* _Work required_:
Every line in the listing below from the one with "for name, shape" through the one with "for node in" is to be reproduced exactly, both ends included; leave out the rest.
==== Supplied data ====
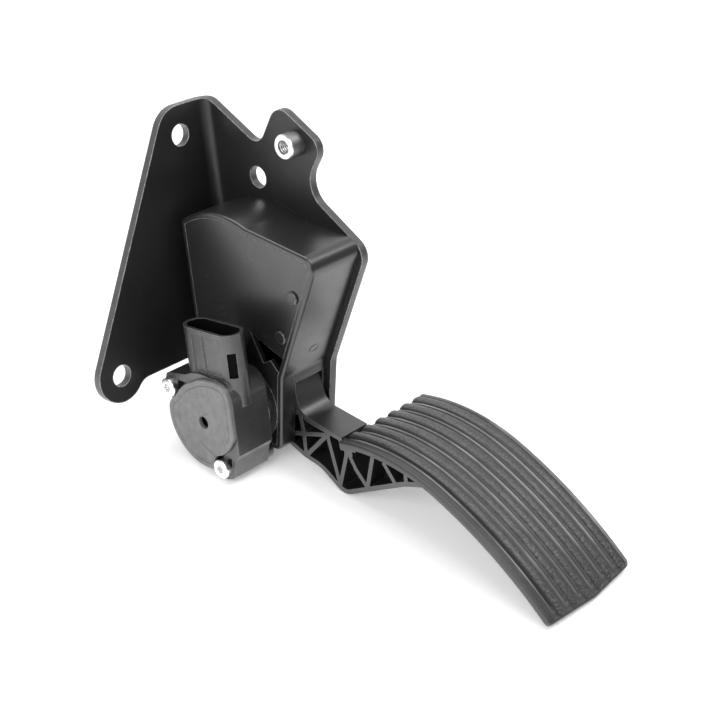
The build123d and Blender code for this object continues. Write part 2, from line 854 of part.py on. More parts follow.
def end_prism(inset):
    """Prism that gives the treadle's lower end its shallow point, less an inset."""
    middle_x = tread_near_x + tread_point_share * tread_width
    corner = tread_end_point + inset
    face = Polygon(
        (tread_near_x - 1, far),
        (tread_near_x - 1, corner),
        (middle_x, inset),
        (tread_far_x + 1, corner),
        (tread_far_x + 1, far),
        align=None,
    )
    return extrude(tread_end_plane() * face, far / 2, both=True)


def treadle_pad():
    """Mould the rubber pad: a skirted tray over the carrier, grooved lengthwise."""
    length = tread_length()
    pad = along_x(tread_band(0, tread_thickness, 0, length), tread_near_x, tread_far_x)
    pad &= end_prism(0)
    pad = fillet(pad_rim(pad), tread_edge_round)
    skin = tread_thickness - carrier_thickness - seat_gap
    recess = tread_band(skin, tread_thickness + 1, tread_skirt - seat_gap, length)
    hollow = along_x(recess, carrier_near_x() - seat_gap, carrier_far_x() + seat_gap)
    pad -= hollow & end_prism(tread_skirt - seat_gap)
    cut = groove_band()
    half = groove_width / 2
    ridge = groove_ridge / 2
    for number in range(groove_count):
        middle = tread_near_x + groove_first + groove_pitch * number
        pad -= along_x(cut, middle - half, middle - ridge)
        pad -= along_x(cut, middle + ridge, middle + half)
    return pad


def pad_rim(pad):
    """Edges round the top of the pad."""
    top_depth = 0.05
    rim = []
    for edge in pad.edges():
        middle = edge @ 0.5
        if tread_depth(middle.Y, middle.Z) < top_depth and on_rim(edge):
            rim.append(edge)
    return rim


def on_rim(edge):
    """Tell a rim edge from the seam between the treadle's two arcs."""
    (seam_y, seam_z), _ = tread_point(tread_upper_length)
    middle = edge @ 0.5
    return hypot(middle.Y - seam_y, middle.Z - seam_z) > 1.0


def tread_depth(y, z):
    """Depth of a side point under the treadle's upper curve."""
    depths = []
    for centre, radius, first, last in tread_arcs():
        angle = atan2(centre[0] - y, z - centre[1])
        if first - 0.05 <= angle <= last + 0.05:
            depths.append(abs(radius - hypot(y - centre[0], z - centre[1])))
    return min(depths) if depths else far


def groove_band():
    """Side profile of a groove, from the pad's upper end to near its lower end."""
    return tread_band(-1.0, groove_depth, 0, tread_length() - groove_end_strip)


# Arm


def carrier_near_x():
    """Near edge of the carrier plate under the pad."""
    return tread_near_x + tread_skirt


def carrier_far_x():
    """Far edge of the carrier plate under the pad."""
    return tread_far_x - tread_skirt


def arm_outline():
    """Side outline of the arm from its hub to the treadle, before its pockets."""
    heel = block(from_pivot((0, -heel_height / 2)), from_pivot((heel_reach, heel_height / 2)))
    sector = disc(shield_r) & sector_face()
    knee = (-26.0, -28.1)
    reach = hypot(*knee)
    slope = atan2(-knee[1], -knee[0]) - asin(hub_r / reach)
    run = sqrt(reach**2 - hub_r**2)
    hub_touch = (knee[0] + run * cos(slope), knee[1] + run * sin(slope))
    leave = radians(shield_leave_angle)
    shield_touch = (shield_r * cos(leave), shield_r * sin(leave))
    corners = [
        (0, 0, 0),
        (*shield_touch, 0),
        (-26.2, -4.7, 10),
        (tread_start_y, tread_start_z + 0.4, 0),
        (-104.5, tread_start_z + 0.4, 0),
        (-104.5, -22.6, 0),
        (-90.5, -25.9, 25),
        (-50.6, -42.0, 9),
        (-36.0, -30.8, 20),
        (*knee, 15),
        (*hub_touch, 0),
    ]
    limb = outline([(*from_pivot((y, z)), radius) for y, z, radius in corners])
    return disc(hub_r) + heel + sector + (limb - above_carrier())


def above_carrier():
    """Space over the carrier, and round the pad's upper skirt, that the limb leaves free."""
    middle = tread_thickness - carrier_thickness / 2
    space = tread_band(-20, middle, 0, tread_length())
    return space + tread_band(-20, tread_thickness + seat_gap, 0, tread_skirt)


def sector_face():
    """Wedge from the pivot that bounds the shield."""
    reach = 2 * shield_r
    return Polygon(
        pivot,
        polar(reach, shield_top_angle),
        polar(reach, (shield_top_angle + shield_foot_angle) / 2),
        polar(reach, shield_foot_angle),
        align=None,
    )


def arm_ribs():
    """Ribs of the arm's truss, drawn between nodes measured from the pivot."""
    crown = (-25.4, -3.2)
    joint = (-27.0, -15.1)
    foot = (-26.8, -27.0)
    top = (-42.9, -11.7)
    low = (-48.2, -37.2)
    tread_1 = (-55.2, -17.0)
    tread_2 = (-71.1, -16.6)
    tread_3 = (-78.7, -18.2)
    low_2 = (-66.2, -33.4)
    low_3 = (-84.5, -26.6)
    end_top = (-91.1, -20.0)
    end_low = (-91.1, -24.0)
    bow = (-60.0, -25.9)
    spans = [
        (crown, joint),
        (joint, foot),
        (crown, (-12.0, -11.0)),
        (joint, (-8.0, -18.5)),
        (joint, top),
        (top, foot),
        (top, low),
        (tread_1, low),
        (tread_1, bow),
        (bow, low_2),
        (tread_2, low_2),
        (tread_3, low_3),
        (end_top, end_low),
    ]
    ribs = disc(hub_r)
    for start, end in spans:
        ribs += bar(from_pivot(start), from_pivot(end))
    return ribs


def peg_lugs():
    """Round lugs on the web that take the moving ends of both springs."""
    outer = disc(outer_wire_d / 2 + peg_lug_wall, peg_place(outer_coil_r, outer_peg_angle, 1))
    inner = disc(inner_wire_d / 2 + peg_lug_wall, peg_place(inner_coil_r, inner_peg_angle, 1))
    return outer + inner


def gussets():
    """Tapered ribs that carry the far side of the carrier from the arm."""
    top_z = pivot_z + tread_start_z
    shape = None
    for y, drop in gusset_drops:
        face = Polygon(
            (arm_far_x - 1, top_z),
            (carrier_far_x() - gusset_inset, top_z),
            (carrier_far_x() - gusset_inset, top_z - gusset_end_drop),
            (arm_far_x - 1, top_z - drop),
            align=None,
        )
        start = pivot_y + y
        rib = along_y(face, start, start - stiffener_thickness)
        shape = rib if shape is None else shape + rib
    return shape - along_x(above_carrier(), -far / 4, far / 4)


def stiffeners():
    """Two shallow ribs that run down the back of the carrier."""
    deep = tread_thickness + stiffener_height
    end = tread_length() - stiffener_inset
    profile = tread_band(tread_thickness - 1, deep, stiffener_start, end)
    near = arm_far_x - stiffener_thickness
    far_side = carrier_far_x() - stiffener_inset
    ribs = along_x(profile, near, near + stiffener_thickness)
    return ribs + along_x(profile, far_side, far_side + stiffener_thickness)


def pedal_arm():
    """Mould the arm in one piece: hub, shield, truss and the carrier under the pad."""
    side = arm_outline()
    arm = along_x(side, arm_near_x, arm_far_x)
    pockets = side - trace(side.edges(), 2 * arm_flange) - arm_ribs()
    heel_core = block(from_pivot((0, -heel_height / 2)), from_pivot((far, heel_height / 2)))
    pockets -= heel_core
    web_far = arm_far_x - arm_web_inset
    arm -= along_x(pockets - peg_lugs(), arm_near_x - 1, web_far - arm_web)
    arm -= along_x(pockets, web_far, arm_far_x + 1)
    plate_face = tread_band(
        tread_thickness - carrier_thickness, tread_thickness, tread_skirt, tread_length()
    )
    carrier = along_x(plate_face, carrier_near_x(), carrier_far_x()) & end_prism(tread_skirt)
    arm += carrier
    arm += gussets()
    arm += stiffeners()
    arm += rod(hub_sleeve_r, plate_inner_x + moving_gap, arm_near_x)
    arm -= rod(shaft_d / 2, plate_inner_x, arm_far_x + 1)
    for radius, wire, angle in (
        (outer_coil_r, outer_wire_d, outer_peg_angle),
        (inner_coil_r, inner_wire_d, inner_peg_angle),
    ):
        hole = wire / 2 + spring_hole_gap
        place = peg_place(radius, angle, 1)
        arm -= rod(hole, arm_near_x - 1, arm_near_x + peg_depth + 1, place)
    return arm


# Springs and stops


def outer_leg_point(distance):
    """Point on the outer spring's straight leg, at a distance from where it leaves the coil."""
    start = polar(outer_coil_r, outer_leg_angle)
    along = radians(outer_leg_angle - 90)
    return (start[0] + distance * cos(along), start[1] + distance * sin(along))


def peg_place(mean_r, angle, turn):
    """Place of a spring's peg, bent off the coil: turn is 1 at the coil's end and -1 at its start."""
    lead = degrees(atan2(spring_bend, mean_r))
    return polar(hypot(mean_r, spring_bend), angle + turn * lead)


def coil_line(mean_r, wire_d, start_angle, end_angle):
    """Lay out the centre line of a coil about the pivot, with its ends left open."""
    first_x = spring_near_x + wire_d / 2
    last_x = spring_far_x - wire_d / 2
    turns = spring_turns + (end_angle - start_angle) / 360
    spin = radians(start_angle)
    seat = Plane(origin=(first_x, *pivot), x_dir=(0, cos(spin), sin(spin)), z_dir=(1, 0, 0))
    return seat * Helix((last_x - first_x) / turns, last_x - first_x, mean_r)


def peg_lines(start, along, end_x):
    """Turn a spring's wire off the coil into a straight peg along X, and return both pieces."""
    side = Vector(copysign(1, end_x - start.X), 0, 0)
    centre = start + side * spring_bend
    half = centre + (along - side) * (spring_bend * sqrt(0.5))
    foot = centre + along * spring_bend
    return ThreePointArc(start, half, foot), Line(foot, Vector(end_x, foot.Y, foot.Z))


def draw_wire(lines, wire_d):
    """Sweep round wire along joined lines, from the first one's start."""
    path = Wire([line.edge() for line in lines])
    section = Plane(origin=path @ 0, z_dir=path % 0) * Circle(wire_d / 2)
    return sweep(section, path=path)


def outer_return_spring():
    """Wind the outer return spring, with its long fixed leg and its peg in the arm."""
    line = coil_line(outer_coil_r, outer_wire_d, outer_leg_angle, outer_peg_angle)
    foot = line @ 0
    lead = line % 0
    level = Vector(0, lead.Y, lead.Z).normalized()
    leg = Spline(foot - level * outer_leg_reach, foot, tangents=(level, lead))
    bend, peg = peg_lines(line @ 1, line % 1, arm_near_x + peg_depth)
    return draw_wire([leg, line, bend, peg], outer_wire_d)


def inner_return_spring():
    """Wind the inner return spring, with a peg at each end."""
    line = coil_line(inner_coil_r, inner_wire_d, inner_fixed_angle, inner_peg_angle)
    fixed_x = plate_inner_x - side_plate_thickness + seat_gap
    back_bend, back_peg = peg_lines(line @ 0, -(line % 0), fixed_x)
    bend, peg = peg_lines(line @ 1, line % 1, arm_near_x + peg_depth)
    return draw_wire([back_peg, back_bend, line, bend, peg], inner_wire_d)


def idle_stop_pad():
    """Cut the elastic pad that the heel rests on when the pedal is released."""
    top = idle_stop_top_z()
    far_y = pivot_y + heel_reach - heel_end_gap
    face = block((far_y - stop_pad_length, top - stop_pad_thickness), (far_y, top))
    return along_x(face, arm_near_x, back_wall_x)


def full_travel_stop_pad():
    """Cut the elastic pad that stops the heel at full travel."""
    (y, z), angle = heel_stop_face()
    pad = Rectangle(stop_pad_length, stop_pad_thickness)
    face = Pos(y, z) * Rot(0, 0, angle) * Pos(0, stop_pad_thickness / 2) * pad
    return along_x(face, arm_near_x, back_wall_x)


nodes = {
    "mounting_bracket": mounting_bracket(),
    "threaded_standoff": threaded_standoff(),
    "housing_shell": housing_shell(),
    "side_plate": side_plate(),
    "side_plate_rivets": side_plate_rivets(),
    "housing_screws": housing_screws(),
    "bracket_bush": bush(back_wall_x, side_flange_far_x),
    "side_plate_bush": bush(seat_face_x, plate_inner_x),
    "sensor_body": sensor_body(),
    "sensor_cover": sensor_cover(),
    "circuit_board": circuit_board(),
    "terminal_pins": terminal_pins(),
    "screw_sleeves": screw_sleeves(),
    "sensor_screws": sensor_screws(),
    "sensor_seal": sensor_seal(),
    "sensor_rotor": sensor_rotor(),
    "rotor_magnets": rotor_magnets(),
    "pivot_shaft": pivot_shaft(),
    "retaining_ring": retaining_ring(),
    "thrust_washer": thrust_washer(),
    "pedal_arm": pedal_arm(),
    "treadle_pad": treadle_pad(),
    "outer_return_spring": outer_return_spring(),
    "inner_return_spring": inner_return_spring(),
    "idle_stop_pad": idle_stop_pad(),
    "full_travel_stop_pad": full_travel_stop_pad(),
}

os.makedirs("parts", exist_ok=True)
for name, shape in nodes.items():
    export_step(shape, f"parts/{name}.step")
    print(f"{name}: volume {shape.volume:.0f} mm3")
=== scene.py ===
import json
import logging
import math
from dataclasses import dataclass, field
from enum import Enum

import bmesh
import bpy
import numpy as np
from mathutils import Matrix, Vector


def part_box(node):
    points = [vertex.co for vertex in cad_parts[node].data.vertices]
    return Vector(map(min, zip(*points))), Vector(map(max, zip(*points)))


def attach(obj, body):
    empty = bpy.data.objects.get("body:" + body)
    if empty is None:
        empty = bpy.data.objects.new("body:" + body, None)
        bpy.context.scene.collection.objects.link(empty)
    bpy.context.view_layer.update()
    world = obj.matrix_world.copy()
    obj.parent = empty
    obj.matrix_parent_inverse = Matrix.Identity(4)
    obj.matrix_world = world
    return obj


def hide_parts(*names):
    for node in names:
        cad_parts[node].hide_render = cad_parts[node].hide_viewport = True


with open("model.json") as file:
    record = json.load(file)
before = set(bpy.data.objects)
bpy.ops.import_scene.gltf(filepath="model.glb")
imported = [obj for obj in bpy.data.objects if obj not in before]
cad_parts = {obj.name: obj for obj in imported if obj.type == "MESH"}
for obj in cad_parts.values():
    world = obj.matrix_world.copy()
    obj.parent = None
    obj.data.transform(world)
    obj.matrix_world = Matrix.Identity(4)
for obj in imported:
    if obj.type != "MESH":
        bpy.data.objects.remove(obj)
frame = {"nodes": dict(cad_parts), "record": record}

LOG = logging.getLogger("pedal_scene")
MM = 0.001
MERGE_DISTANCE = 0.001 * MM
SHARP_ANGLE = math.radians(50)
BEVEL_SAMPLES = 6
OCTAVE_STRENGTH = 0.55

Colour = tuple[float, float, float]
Point = tuple[float, float, float]
Faces = list[tuple[int, ...]]
Material = bpy.types.Material
Object = bpy.types.Object
Socket = bpy.types.NodeSocket
Tones = tuple[Socket, Socket]


class Body(Enum):
    """The two CAD bodies that pieces ride on."""

    MOUNT = "mount_assembly"
    PEDAL = "pedal"


def grey(level: float) -> Colour:
    """Return a neutral colour."""
    return (level, level, level)


def rgba(colour: Colour) -> tuple[float, float, float, float]:
    """Give a colour its alpha of one."""
    return (*colour, 1.0)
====
* _Exercise output_:
for name, shape in nodes.items():
    export_step(shape, f"parts/{name}.step")
    print(f"{name}: volume {shape.volume:.0f} mm3")
=== scene.py ===
import json
import logging
import math
from dataclasses import dataclass, field
from enum import Enum

import bmesh
import bpy
import numpy as np
from mathutils import Matrix, Vector


def part_box(node):
    points = [vertex.co for vertex in cad_parts[node].data.vertices]
    return Vector(map(min, zip(*points))), Vector(map(max, zip(*points)))


def attach(obj, body):
    empty = bpy.data.objects.get("body:" + body)
    if empty is None:
        empty = bpy.data.objects.new("body:" + body, None)
        bpy.context.scene.collection.objects.link(empty)
    bpy.context.view_layer.update()
    world = obj.matrix_world.copy()
    obj.parent = empty
    obj.matrix_parent_inverse = Matrix.Identity(4)
    obj.matrix_world = world
    return obj


def hide_parts(*names):
    for node in names:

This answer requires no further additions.